If lawmakers who support the current immigration bill really want to convince us that it isn’t amnesty, maybe they can explain why the border-security elements are back-loaded. “Many of the supposed requirements, such as border fencing and thousands of new Border Patrol agents, wouldn't be implemented for years, if at all,” James Carafano and Derrick Morgan of the Heritage Foundation write in a recent op-ed. “As with current immigration laws, some provisions could be ignored or waived by the Department of Homeland Security.”
Another flaw: the bill puts too much emphasis on federal border enforcement. State and local governments, though, are willing and able to shoulder part of the burden. Immigration and Customs Enforcement have fewer than 6,000 agents to protect our border. Yes, the current bill adds agents, but not until well into the future. What about now?

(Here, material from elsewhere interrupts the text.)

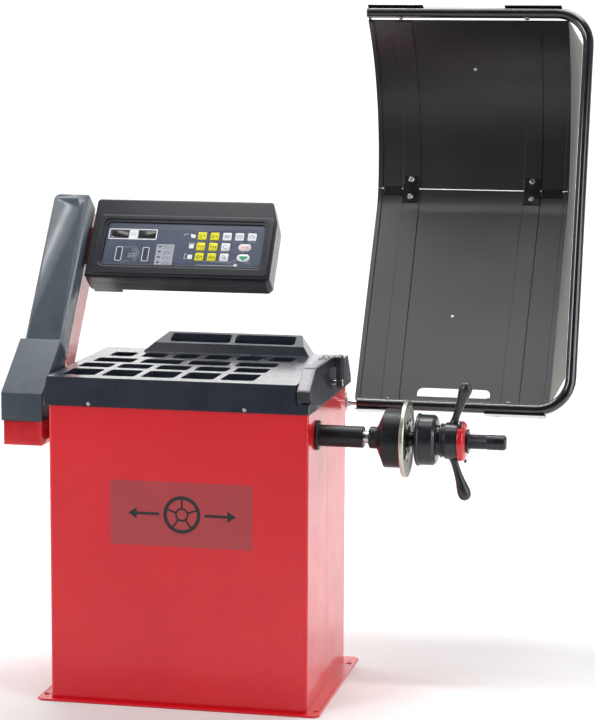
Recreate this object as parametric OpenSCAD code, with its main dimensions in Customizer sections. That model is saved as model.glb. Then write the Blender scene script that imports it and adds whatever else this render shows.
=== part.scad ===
// Wheel balancer with a pressed-steel cabinet, a weight tray, a tilted control
// console on a side arm, a threaded spindle with a quick nut, and a swing-over
// wheel hood. X runs along the spindle, Y runs to the back, Z is up. The origin
// lies on the floor, in the middle of the four anchor holes.

/* [Cabinet] */
// Width of the cabinet, side to side
cab_w = 640; // [620:5:660]
// Depth of the cabinet, front to back
cab_d = 480; // [470:5:490]
// Height of the top edge of the cabinet's covers
cab_h = 738; // [734:1:740]
// Thickness of the covers' sheet steel
sheet = 2; // [1.5:0.5:3]
// Outer bend radius of the covers' upright corners
cab_bend = 9; // [6:1:12]
// Depth at which the front cover meets the rear cover
seam_y = 2; // [0:1:6]
// Thickness of the base plate
base_t = 5; // [4:1:8]
// How far the base plate stands out at each side
base_side = 32; // [30:1:44]
// How far the base plate stands out at the back
base_back = 45; // [40:1:50]
// Diameter of the four anchor holes
anchor_d = 14; // [12:1:16]

/* [Weight tray] */
// Height of the tray's top face
tray_top = 800; // [798:1:802]
// Height of the tray's lower edge
tray_low = 731; // [729:1:733]
// Wall thickness of the moulded tray
tray_wall = 3; // [2.5:0.5:3.5]
// Depth of the weight pockets
pocket_deep = 26; // [20:1:28]

/* [Spindle] */
// Height of the spindle's axis
spin_z = 665; // [660:1:668]
// Distance of the spindle's axis in front of the cabinet's middle
spin_front = 137; // [130:1:140]
// Diameter of the threaded shaft that carries the wheel
shaft_d = 36; // [36:1:36]
// Distance of the shaft's tip from the cabinet's middle
shaft_tip = 777; // [770:1:800]
// Pitch of the shaft's thread grooves
thread_pitch = 4; // [3:1:5]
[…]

Take Operation Jump Start. President Bush sent 6,000 National Guard troops to help Border Patrol agents in 2006 via that program. These troops served under the operational control of the governors. And that’s just one example of what we can do.
A big part of the problem is that lawmakers are trying to overhaul the nation’s immigration laws via a “comprehensive” bill. By trying to do everything at once, they ensure that they do almost nothing well. What’s required is a piecemeal approach, one that focuses on getting each element right. Want to convince the American people that they’ll get the border security they’ve been promised? Tackle that separately -- and do it first.
We need a system that welcomes immigrants, protects our sovereignty, encourages assimilation, and expands opportunities for everyone. A friend of mine recently summed it up well: What we need is a big wall … with a big door. A “comprehensive” approach won’t get us there.